To do
Copy each line below in which the word "data" occurs.

# # # #

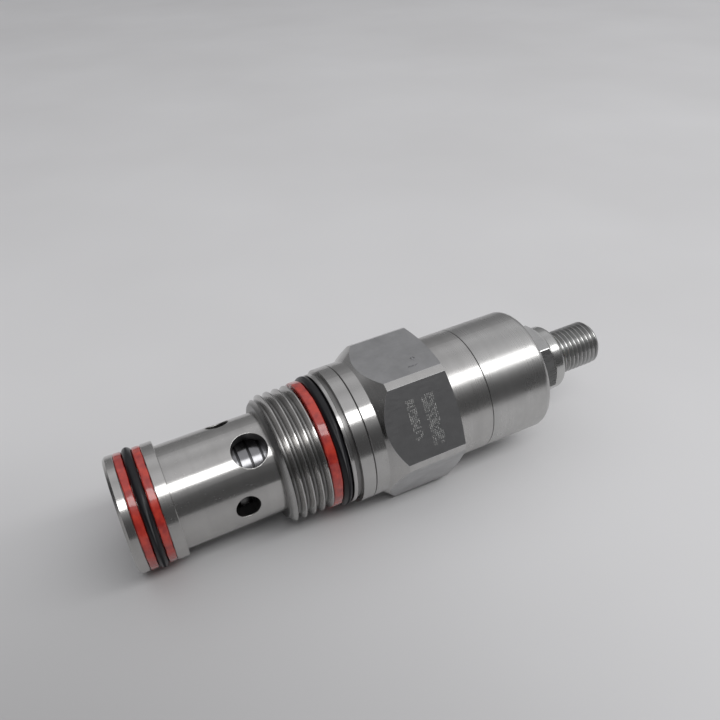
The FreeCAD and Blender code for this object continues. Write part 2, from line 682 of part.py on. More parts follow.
def make_main_piston():
    outline = [
        (main_seat, piston_radius - s.piston_edge),
        (main_seat + s.piston_edge, piston_radius),
    ]
    groove_floor = piston_radius - s.balance_groove_depth
    for index in range(BALANCE_GROOVE_COUNT):
        front = main_seat + s.balance_groove_first + index * s.balance_groove_pitch
        rear = front + s.balance_groove_width
        outline += [(front, piston_radius), (front, groove_floor)]
        outline += [(rear, groove_floor), (rear, piston_radius)]
    rear_end = main_seat + s.piston_length
    recess_floor = main_seat + s.screen_recess_depth
    outline += [
        (rear_end - s.piston_edge, piston_radius),
        (rear_end, piston_radius - s.piston_edge),
        (rear_end, cup_radius),
        (cup_floor, cup_radius),
        (cup_floor, s.plug_diameter / 2),
        (recess_floor, s.plug_diameter / 2),
        (recess_floor, s.screen_recess_diameter / 2),
        (main_seat, s.screen_recess_diameter / 2),
    ]
    return turned_body("main_piston", outline)


def make_orifice_plug():
    plug_radius = s.plug_diameter / 2 - s.seal_clearance
    front = main_seat + s.screen_recess_depth
    blank = turned_body("orifice_plug_turned", [
        (front, s.orifice_diameter / 2),
        (front, plug_radius),
        (cup_floor, plug_radius),
        (cup_floor, s.orifice_diameter / 2),
    ])
    slot = block(
        "orifice_plug_slot",
        (cup_floor - s.plug_slot_depth, -s.plug_slot_width / 2, -s.plug_diameter / 2),
        (s.plug_slot_depth, s.plug_slot_width, s.plug_diameter),
    )
    return cut_away("orifice_plug", blank, slot)


def make_filter_screen():
    """A perforated disc: a middle hole and rings of holes round it."""
    rear = main_seat + s.screen_recess_depth
    front = rear - s.screen_thickness
    disc = turned_body("filter_screen", [
        (front, s.screen_hole_diameter / 2),
        (front, s.screen_recess_diameter / 2 - s.seal_clearance),
        (rear, s.screen_recess_diameter / 2 - s.seal_clearance),
        (rear, s.screen_hole_diameter / 2),
    ])
    for ring, count in enumerate(SCREEN_RING_HOLES, start=1):
        name = f"ring_{ring}"
        sketch = new_sketch(disc, name, "YZ_Plane")
        distance = s.screen_hole_pitch * ring
        hole_radius = s.screen_hole_diameter / 2
        centre = Vector(distance.value, 0, 0)
        sketch.addGeometry(Part.Circle(centre, Vector(0, 0, 1), hole_radius.value), False)
        pin_vertex(sketch, 0, 3, distance, 0)
        constraint = sketch.addConstraint(Sketcher.Constraint("Radius", 0, hole_radius.value))
        bind(sketch, f"Constraints[{constraint}]", hole_radius)
        pocket = disc.newObject("PartDesign::Pocket", f"filter_screen_{name}_hole")
        pocket.Profile = sketch
        pocket.Reversed = False
        bind(pocket, "Length", s.main_seat_reach)  # from the origin's plane through the disc
        repeat_round(disc, name, pocket, count)
    return disc


def make_screen_ring():
    rear = main_seat + s.screen_recess_depth - s.screen_thickness
    outer = s.screen_recess_diameter / 2 - s.seal_clearance
    return turned_body("screen_retaining_ring", [
        (rear - s.screen_ring_thickness, outer - s.screen_ring_width),
        (rear - s.screen_ring_thickness, outer),
        (rear, outer),
        (rear, outer - s.screen_ring_width),
    ], 360 - RING_GAP_DEGREES)


def make_piston_spring():
    return coil_spring(
        "piston_spring", cup_floor, sleeve_tail,
        cup_radius - s.spring_room - s.piston_spring_wire / 2, s.piston_spring_wire, s.piston_spring_turns,
    )


# ---------------------------------------------------------------- pilot stage

def carrier_seal_radius():
    """The face seal presses on the middle of the sleeve's tail."""
    return (piston_bore_radius + sleeve_radius) / 2


def make_seat_carrier():
    seal_half = s.carrier_seal_section / 2 + s.carrier_seal_room / 2
    seal_mean = carrier_seal_radius()
    seal_floor = sleeve_tail + s.carrier_seal_section + s.seal_clearance
    return turned_body("seat_carrier", [
        (sleeve_tail, s.carrier_passage / 2),
        (sleeve_tail, seal_mean - seal_half),
        (seal_floor, seal_mean - seal_half),
        (seal_floor, seal_mean + seal_half),
        (sleeve_tail, seal_mean + seal_half),
        (sleeve_tail, sleeve_radius),
        (s.chamber_front_reach, sleeve_radius),
        (s.chamber_front_reach, pilot_seat_radius),
        (seat_pocket_floor, pilot_seat_radius),
        (seat_pocket_floor, s.carrier_passage / 2),
    ])


def make_carrier_seal():
    section_radius = s.carrier_seal_section / 2
    x = sleeve_tail + section_radius + s.seal_clearance / 2
    return ring_seal("carrier_oring", x, carrier_seal_radius(), section_radius)


def make_pilot_seat():
    outer = pilot_seat_radius - s.seal_clearance
    orifice_front = seat_face - s.pilot_orifice_length
    return turned_body("pilot_seat", [
        (seat_pocket_floor, s.carrier_passage / 2),
        (seat_pocket_floor, outer),
        (seat_face, outer),
        (seat_face, pilot_orifice_radius),
        (orifice_front, pilot_orifice_radius),
        (orifice_front, s.carrier_passage / 2),
    ])


def make_pilot_poppet():
    spigot_end = flange_rear + s.spring_spigot_length
    return turned_body("pilot_poppet", [
        (poppet_tip, 0),
        (poppet_tip, s.poppet_tip_diameter / 2),
        (poppet_cone_end, s.poppet_stem_diameter / 2),
        (flange_front, s.poppet_stem_diameter / 2),
        (flange_front, poppet_flange_radius),
        (flange_rear, poppet_flange_radius),
        (flange_rear, spring_spigot_radius),
        (spigot_end - s.spigot_edge, spring_spigot_radius),
        (spigot_end, spring_spigot_radius - s.spigot_edge),
        (spigot_end, 0),
    ])


def make_spring_pad():
    spigot_end = pad_front - s.spring_spigot_length
    pad_radius = bonnet_bore_radius - s.pad_room
    return turned_body("spring_pad", [
        (spigot_end, 0),
        (spigot_end, spring_spigot_radius - s.spigot_edge),
        (spigot_end + s.spigot_edge, spring_spigot_radius),
        (pad_front, spring_spigot_radius),
        (pad_front, pad_radius),
        (pad_rear, pad_radius),
        (pad_rear, 0),
    ])


def make_pilot_spring():
    return coil_spring(
        "pilot_spring", flange_rear, pad_front,
        pilot_spring_radius, s.pilot_spring_wire, s.pilot_spring_turns,
    )


# ---------------------------------------------------------------- bonnet and adjusting screw

def make_bonnet():
    gland_rear = s.tail_reach - s.bonnet_gland_setback
    gland_floor = spigot_bore_radius - s.bonnet_oring_section - 2 * s.seal_clearance
    body = turned_body("bonnet", [
        (spigot_floor + s.spigot_gap, bonnet_bore_radius),
        (spigot_floor + s.spigot_gap, spigot_radius),
        (gland_rear - s.bonnet_gland_width, spigot_radius),
        (gland_rear - s.bonnet_gland_width, gland_floor),
        (gland_rear, gland_floor),
        (gland_rear, spigot_radius),
        (s.tail_reach, spigot_radius),
        (s.tail_reach, tail_radius - s.seam_edge),
        (s.tail_reach + s.seam_edge, tail_radius),
        (bonnet_end, tail_radius),
        (bonnet_end, screw_bore_radius),
        (bonnet_inside, screw_bore_radius),
        (bonnet_inside, bonnet_bore_radius),
    ])
    round_rim(body, "end_rounding", bonnet_end, tail_radius, s.bonnet_end_radius)
    return body


def make_bonnet_seal():
    section_radius = s.bonnet_oring_section / 2
    x = s.tail_reach - s.bonnet_gland_setback - s.bonnet_gland_width / 2
    mean_radius = spigot_bore_radius - section_radius - s.seal_clearance
    return ring_seal("bonnet_oring", x, mean_radius, section_radius)


def head_gland_floor():
    return bonnet_bore_radius - s.head_oring_section - 3 * s.seal_clearance


def make_adjusting_screw():
    undercut_radius = screw_radius - s.undercut_depth
    body = turned_body("adjusting_screw_turned", [
        (pad_rear, 0),
        (pad_rear, s.screw_tip_diameter / 2),
        (head_front, s.screw_tip_diameter / 2),
        (head_front, head_radius),
        (head_front + s.head_land, head_radius),
        (head_front + s.head_land, head_gland_floor()),
        (head_rear - s.head_land, head_gland_floor()),
        (head_rear - s.head_land, head_radius),
        (head_rear, head_radius),
        (head_rear, undercut_radius),
        (undercut_end, undercut_radius),
        (undercut_end, screw_radius),
        (screw_end - s.screw_end_chamfer, screw_radius),
        (screw_end, screw_radius - s.screw_end_chamfer),
        (screw_end, 0),
    ])
    cut_start = (head_rear + undercut_end) / 2
    cut_length = screw_end + THREAD_RUNOUT_TURNS * s.screw_pitch - cut_start
    cut_thread(body, cut_start, cut_length, screw_radius, s.screw_pitch)
    key_floor = screw_end - s.key_depth
    key = hex_bar("adjusting_screw_key", key_floor, s.key_depth, s.key_across_flats / 2, as_size(0))
    return cut_away("adjusting_screw", body, key)


def make_head_seals():
    """The O-ring sits on the oil side of its gland, with the backup ring behind it."""
    section = s.head_oring_section
    outer = bonnet_bore_radius - s.seal_clearance * 2
    gland_front_wall = head_front + s.head_land
    gland_rear_wall = head_rear - s.head_land
    oring_x = gland_front_wall + section / 2 + s.seal_clearance
    oring = ring_seal("adjuster_oring", oring_x, outer - section / 2, section / 2)
    backup = turned_body("adjuster_backup_ring", [
        (oring_x + section / 2 + s.seal_clearance, head_gland_floor() + s.seal_clearance),
        (oring_x + section / 2 + s.seal_clearance, outer),
        (gland_rear_wall - s.seal_clearance, outer),
        (gland_rear_wall - s.seal_clearance, head_gland_floor() + s.seal_clearance),
    ])
    return [oring, backup]


# ---------------------------------------------------------------- locknut

def make_locknut():
    """Hexagon with a round collar, whose rim is rolled over the locking insert."""
    hex_end = bonnet_end + s.nut_hex_height
    collar_front = hex_end + nut_corner_radius - nut_collar_radius
    insert_rear = nut_end - s.insert_lip
    insert_front = insert_rear - s.insert_thickness
    turned = turned_body("locknut_turned", [
        (bonnet_end, screw_bore_radius),
        (bonnet_end, nut_collar_radius),
        (bonnet_end + s.nut_face_chamfer, nut_corner_radius),
        (hex_end, nut_corner_radius),
        (collar_front, nut_collar_radius),
        (nut_end, nut_collar_radius),
        (nut_end, screw_radius + s.insert_reveal),
        (insert_rear, screw_radius + s.insert_reveal),
        (insert_rear, screw_radius + s.insert_width),
        (insert_front, screw_radius + s.insert_width),
        (insert_front, screw_bore_radius),
    ])
    round_rim(turned, "rim", nut_end, nut_collar_radius, s.nut_rim_radius)
    return mill_hexagon(
        "locknut", turned, bonnet_end, collar_front - bonnet_end,
        nut_flat_radius, nut_corner_radius, s.nut_turn,
    )


def make_locknut_insert():
    rear = nut_end - s.insert_lip
    outer = screw_radius + s.insert_width - s.seal_clearance
    return turned_body("locknut_insert", [
        (rear - s.insert_thickness, screw_bore_radius),
        (rear - s.insert_thickness, outer),
        (rear, outer),
        (rear, screw_bore_radius),
    ])


# ---------------------------------------------------------------- build, check and write

def make_all():
    return [
        make_valve_sleeve(), *make_nose_seals(), make_snap_ring(),
        make_hex_adapter(), *make_shoulder_seals(),
        make_main_piston(), make_orifice_plug(), make_filter_screen(), make_screen_ring(),
        make_piston_spring(),
        make_seat_carrier(), make_carrier_seal(), make_pilot_seat(), make_pilot_poppet(),
        make_pilot_spring(), make_spring_pad(),
        make_bonnet(), make_bonnet_seal(), make_adjusting_screw(), *make_head_seals(),
        make_locknut(), make_locknut_insert(),
    ]


def check(pieces):
    """Stop before anything is written if an object failed or a piece isn't one closed solid."""
    for item in doc.Objects:
        for word in ("Invalid", "Error"):
            if word in item.State:
                raise RuntimeError(f"{item.Name} did not recompute: {item.State}")
    for piece in pieces:
        shape = piece.Shape
        if shape.isNull() or not shape.isValid() or len(shape.Solids) != 1:
            raise RuntimeError(f"{piece.Label} is not one valid solid")


pieces = make_all()
doc.recompute()
check(pieces)
os.makedirs("parts", exist_ok=True)
for piece in pieces:
    piece.Shape.exportStep(os.path.join("parts", f"{piece.Label}.step"))
    box = piece.Shape.BoundBox
    print(f"{piece.Label:24s} {piece.Shape.Volume:9.1f} mm3   x {box.XMin:7.2f} to {box.XMax:7.2f}")
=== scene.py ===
# %% [markdown]
# # A pilot-operated relief cartridge on a pale bench
# The valve's body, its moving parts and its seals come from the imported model, which is the frame. This
# lesson gives each of them its finish, and makes the pieces that are wound, swept or punched.
# Everything is in metres. X runs along the valve, from its nose to its adjusting screw, and Z is up.

# %% Load the frame
import json
import math
from collections import namedtuple

import bpy
from mathutils import Matrix, Vector


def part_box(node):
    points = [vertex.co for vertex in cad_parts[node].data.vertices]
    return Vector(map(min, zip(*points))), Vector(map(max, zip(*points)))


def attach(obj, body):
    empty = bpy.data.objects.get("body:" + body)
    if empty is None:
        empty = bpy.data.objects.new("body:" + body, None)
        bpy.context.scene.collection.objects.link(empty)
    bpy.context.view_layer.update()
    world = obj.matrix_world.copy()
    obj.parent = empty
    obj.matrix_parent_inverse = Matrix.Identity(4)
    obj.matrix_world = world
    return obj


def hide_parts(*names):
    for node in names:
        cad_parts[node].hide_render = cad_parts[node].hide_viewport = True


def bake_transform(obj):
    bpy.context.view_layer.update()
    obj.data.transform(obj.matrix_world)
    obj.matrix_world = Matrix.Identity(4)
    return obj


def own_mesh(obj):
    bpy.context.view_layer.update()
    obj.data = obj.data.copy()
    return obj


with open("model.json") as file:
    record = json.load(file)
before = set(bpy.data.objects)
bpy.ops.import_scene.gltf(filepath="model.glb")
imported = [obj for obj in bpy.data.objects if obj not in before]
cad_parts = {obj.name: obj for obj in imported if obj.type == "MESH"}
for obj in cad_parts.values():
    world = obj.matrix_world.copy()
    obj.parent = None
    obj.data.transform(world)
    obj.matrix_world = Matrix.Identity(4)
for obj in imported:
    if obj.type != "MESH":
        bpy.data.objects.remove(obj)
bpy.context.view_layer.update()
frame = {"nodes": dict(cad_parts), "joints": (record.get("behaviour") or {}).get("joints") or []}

nodes = frame["nodes"]
MM = 0.001

# %% [markdown]
# ## Where things are
# A turned part is known by where it starts and ends along the axis and by its two radii. Reading them from
# the frame keeps every new piece in step with the model: if a gland moves there, its seal moves here.

# %% Measure a turned part
def span(name):
    """Where a part starts and ends along the axis."""
    low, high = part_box(name)
    return low.x, high.x


def radii(name):
    """The smallest and largest distance of a part's surface from the axis."""
    reach = [math.hypot(v.co.y, v.co.z) for v in nodes[name].data.vertices]
    return min(reach), max(reach)


for name in ("nose_oring", "nose_backup_front", "shoulder_oring", "shoulder_backup_ring"):
    (start, end), (inner, outer) = span(name), radii(name)
    print(f"{name}: x {start / MM:.2f} to {end / MM:.2f}, r {inner / MM:.2f} to {outer / MM:.2f} mm")

# %% [markdown]
# ## The camera
# A valve this small is looked at from close above, about 35 degrees down, with its nose towards the lower
# left. The camera is turned a little about its own line of sight, as a hand-held one is. It is aimed at a
# point just above the hex, and that turn is added after the aim.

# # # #

Task solution
    points = [vertex.co for vertex in cad_parts[node].data.vertices]
    empty = bpy.data.objects.get("body:" + body)
        empty = bpy.data.objects.new("body:" + body, None)
    obj.data.transform(obj.matrix_world)
    obj.data = obj.data.copy()
before = set(bpy.data.objects)
imported = [obj for obj in bpy.data.objects if obj not in before]
    obj.data.transform(world)
        bpy.data.objects.remove(obj)
    reach = [math.hypot(v.co.y, v.co.z) for v in nodes[name].data.vertices]